DATA PROVIDED
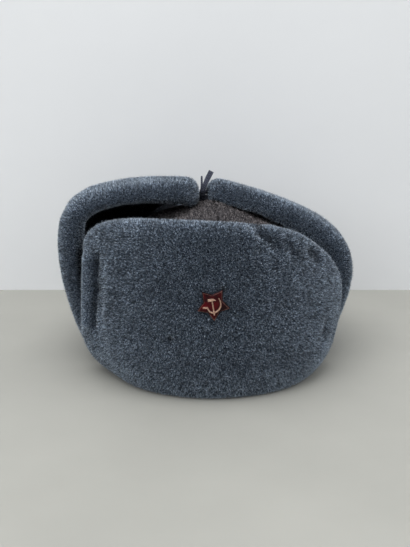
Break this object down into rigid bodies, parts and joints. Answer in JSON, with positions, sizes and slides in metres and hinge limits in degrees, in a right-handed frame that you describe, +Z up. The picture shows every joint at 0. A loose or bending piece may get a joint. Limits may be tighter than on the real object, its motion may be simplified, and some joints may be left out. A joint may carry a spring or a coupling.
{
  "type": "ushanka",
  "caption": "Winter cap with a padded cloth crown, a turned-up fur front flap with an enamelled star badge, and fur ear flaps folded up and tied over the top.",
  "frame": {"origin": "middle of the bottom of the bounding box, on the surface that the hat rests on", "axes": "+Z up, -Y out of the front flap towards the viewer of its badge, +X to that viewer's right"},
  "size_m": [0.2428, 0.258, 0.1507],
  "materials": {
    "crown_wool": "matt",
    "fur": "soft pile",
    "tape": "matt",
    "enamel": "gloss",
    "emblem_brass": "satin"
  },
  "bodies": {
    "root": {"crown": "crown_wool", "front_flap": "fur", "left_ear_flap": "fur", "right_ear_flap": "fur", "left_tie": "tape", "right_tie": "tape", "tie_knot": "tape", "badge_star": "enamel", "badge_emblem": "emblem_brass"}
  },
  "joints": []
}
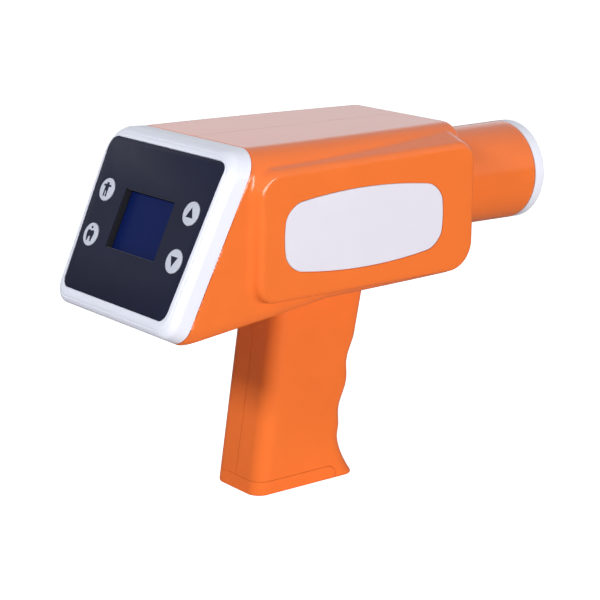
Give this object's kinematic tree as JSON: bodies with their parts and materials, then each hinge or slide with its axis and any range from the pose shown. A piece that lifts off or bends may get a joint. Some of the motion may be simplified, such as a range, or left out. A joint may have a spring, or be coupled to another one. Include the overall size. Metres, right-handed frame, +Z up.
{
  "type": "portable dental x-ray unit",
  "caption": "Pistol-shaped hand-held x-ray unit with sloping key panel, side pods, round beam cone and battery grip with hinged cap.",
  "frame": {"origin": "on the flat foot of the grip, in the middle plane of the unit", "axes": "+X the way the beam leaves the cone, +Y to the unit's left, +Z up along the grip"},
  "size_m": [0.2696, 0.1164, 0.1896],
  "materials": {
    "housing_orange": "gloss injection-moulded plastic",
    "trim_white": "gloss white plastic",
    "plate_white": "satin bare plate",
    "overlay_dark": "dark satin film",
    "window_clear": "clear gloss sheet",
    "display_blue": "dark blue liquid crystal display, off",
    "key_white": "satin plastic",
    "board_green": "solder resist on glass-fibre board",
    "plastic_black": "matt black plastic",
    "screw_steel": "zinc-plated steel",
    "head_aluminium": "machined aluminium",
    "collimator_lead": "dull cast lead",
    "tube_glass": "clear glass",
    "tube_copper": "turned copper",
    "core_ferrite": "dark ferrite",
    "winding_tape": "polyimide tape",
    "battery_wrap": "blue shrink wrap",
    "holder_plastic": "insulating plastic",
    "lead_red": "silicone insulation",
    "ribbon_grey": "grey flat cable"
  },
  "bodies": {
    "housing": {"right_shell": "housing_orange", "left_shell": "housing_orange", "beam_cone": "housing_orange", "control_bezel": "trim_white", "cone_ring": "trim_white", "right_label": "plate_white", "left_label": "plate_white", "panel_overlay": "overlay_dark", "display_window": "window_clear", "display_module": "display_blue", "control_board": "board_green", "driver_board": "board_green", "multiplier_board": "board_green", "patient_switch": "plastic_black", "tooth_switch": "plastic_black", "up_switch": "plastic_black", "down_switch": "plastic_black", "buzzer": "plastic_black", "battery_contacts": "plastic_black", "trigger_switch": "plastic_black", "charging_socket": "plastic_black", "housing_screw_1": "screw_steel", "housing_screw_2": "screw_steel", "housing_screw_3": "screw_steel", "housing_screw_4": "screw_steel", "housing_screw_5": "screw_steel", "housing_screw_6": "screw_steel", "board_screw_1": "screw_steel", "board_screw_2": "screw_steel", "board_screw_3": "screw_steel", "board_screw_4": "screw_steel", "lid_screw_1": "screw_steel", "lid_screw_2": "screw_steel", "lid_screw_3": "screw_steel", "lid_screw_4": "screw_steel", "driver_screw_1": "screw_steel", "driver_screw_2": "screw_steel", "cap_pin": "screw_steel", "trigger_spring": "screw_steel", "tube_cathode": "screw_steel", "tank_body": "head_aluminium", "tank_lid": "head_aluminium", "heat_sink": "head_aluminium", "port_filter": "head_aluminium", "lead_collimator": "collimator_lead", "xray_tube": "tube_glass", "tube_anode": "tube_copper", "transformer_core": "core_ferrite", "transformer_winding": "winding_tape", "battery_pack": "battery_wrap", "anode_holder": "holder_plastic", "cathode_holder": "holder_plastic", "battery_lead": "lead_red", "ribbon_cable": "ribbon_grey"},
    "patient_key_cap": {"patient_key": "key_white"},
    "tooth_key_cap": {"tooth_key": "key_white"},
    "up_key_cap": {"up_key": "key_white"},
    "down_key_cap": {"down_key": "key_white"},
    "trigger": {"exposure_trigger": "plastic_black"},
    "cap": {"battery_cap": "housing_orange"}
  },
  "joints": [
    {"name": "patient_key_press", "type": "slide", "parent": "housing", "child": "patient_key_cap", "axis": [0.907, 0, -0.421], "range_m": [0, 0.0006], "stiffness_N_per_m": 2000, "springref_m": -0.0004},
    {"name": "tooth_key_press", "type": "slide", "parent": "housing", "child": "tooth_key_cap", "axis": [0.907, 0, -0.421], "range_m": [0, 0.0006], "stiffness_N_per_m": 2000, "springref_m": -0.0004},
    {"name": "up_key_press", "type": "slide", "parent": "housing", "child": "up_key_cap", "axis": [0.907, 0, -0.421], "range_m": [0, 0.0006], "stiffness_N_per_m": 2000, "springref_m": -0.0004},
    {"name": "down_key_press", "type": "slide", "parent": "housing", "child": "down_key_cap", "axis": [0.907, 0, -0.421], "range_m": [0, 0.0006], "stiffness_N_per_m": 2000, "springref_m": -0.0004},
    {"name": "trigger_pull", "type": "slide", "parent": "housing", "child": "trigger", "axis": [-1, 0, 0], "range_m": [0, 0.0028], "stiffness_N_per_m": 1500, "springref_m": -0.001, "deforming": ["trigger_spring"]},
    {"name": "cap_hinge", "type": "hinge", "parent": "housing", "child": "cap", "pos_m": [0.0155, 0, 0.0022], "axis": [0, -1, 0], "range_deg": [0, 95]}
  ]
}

DIRECTIONS FOR THIS TASK
Select every line above that contains the word "joints", and copy it.

COMPLETED EXERCISE
Break this object down into rigid bodies, parts and joints. Answer in JSON, with positions, sizes and slides in metres and hinge limits in degrees, in a right-handed frame that you describe, +Z up. The picture shows every joint at 0. A loose or bending piece may get a joint. Limits may be tighter than on the real object, its motion may be simplified, and some joints may be left out. A joint may carry a spring or a coupling.
  "joints": []
  "joints": [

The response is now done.